Just like an elephant, Amelia never forgets! She came with her mom and sister to visit Lucie and me a few weeks ago, and asked for a particular stuffed animal that she’d only seen once before, last summer, tucked away in an old cradle (it was Ted’s threadbare little childhood lambie that he saved for our Peach). I went and found it (in it’s new home, buried in the nursery closet until Lucie’s older) and brought it out for her to play with. Sure enough, that was the little Velveteen-Rabbit-esque animal she remembered…well worn, well loved.
I’m crossing my fingers and hoping Amelia will remember those early pictures of the elephants and enjoy today’s snapshots, too!
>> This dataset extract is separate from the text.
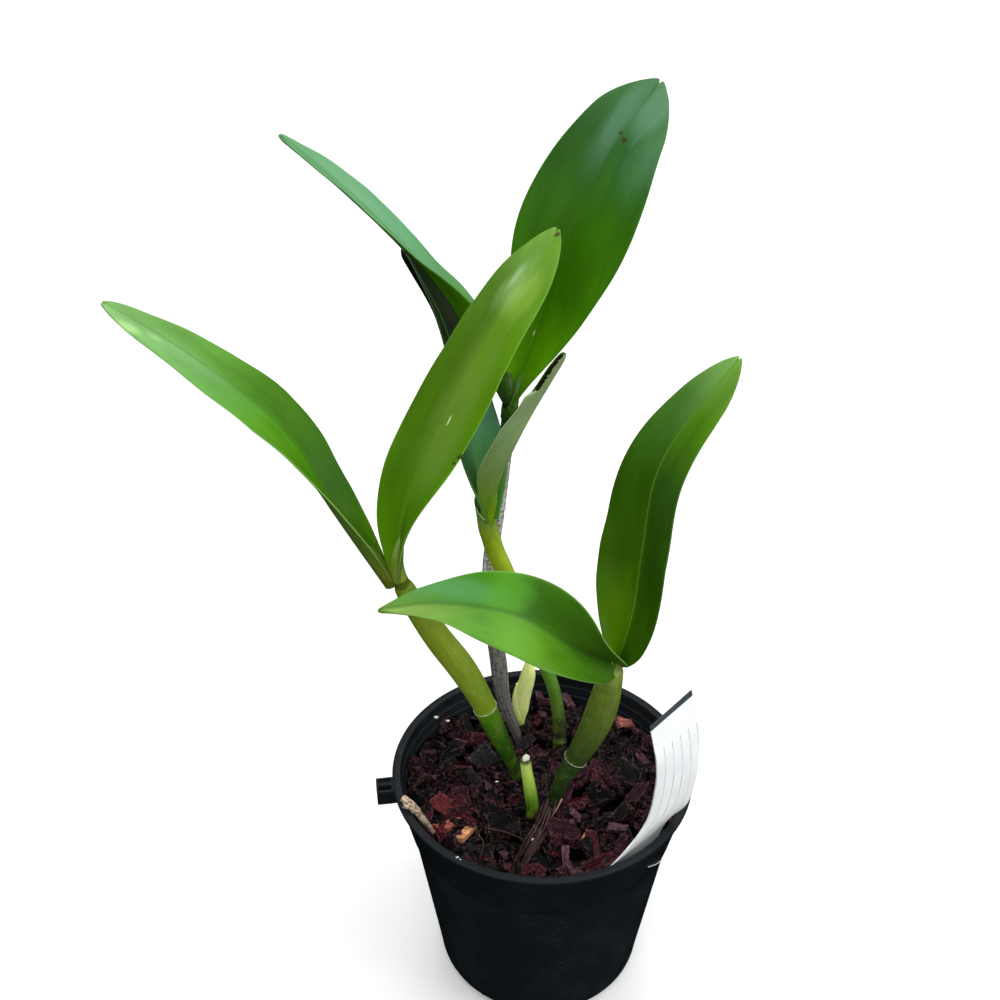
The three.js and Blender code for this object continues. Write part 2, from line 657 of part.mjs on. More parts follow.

Walking with African elephants – note, again, please see The Questionable Ethics of Wildlife Tourism in South Africa for our more candid thoughts on places like these…
Leathery ears and crinkled skin…
Feeding on fruit slices…
Weathered and worn…
For as incredibly majestic as the animals were, the shameful bit of the experience was feeling like false pretenses were in play.
Perhaps with honest presentation of the facts, we would’ve more wholeheartedly enjoyed the visit with the impressive pachyderms and been willing to recommend it to others following in our footsteps along the Cape on their visits to South Africa.
As it stands, perhaps I can offer the next-best recommendation?
A visit to the Oregon Zoo!
If you’re going to support wildlife tourism, seek out reputable places.
I interned for a summer with the horticulture staff at the Oregon Zoo and got to see plenty of behind-the-scenes peeks at the animal care, and I’m looking forward to taking my little Lucie to the zoo when she’s old enough to enjoy it.
The Oregon Zoo was founded in 1888 and has “the most successful zoo elephant breeding program in the world.” Baby elephant Lily was born while we were in New Zealand and turned one last fall; this cute two minute video shows off her first 12 months of life. (Hope you love this, too, Amelia!)
Lastly, since we’re on the topic of babies and elephants…I’ll leave you with my favorite lullaby of the past year: a new cover of the old song Baby Mine, as originally seen on the classic elephant movie, Dumbo.
Happy Birthday, Amelia! (And mom! And Abraham Lincoln!)
And…six months from now (August 12th), happy World Elephant Day!
“World Elephant Day asks you to experience elephants in non-exploitive and sustainable environments where elephants can thrive under care and protection.”
Have you had a good (or bad) experience with captive wildlife? If you could stand next to an elephant in person and hold its trunk and pet its ears, would you?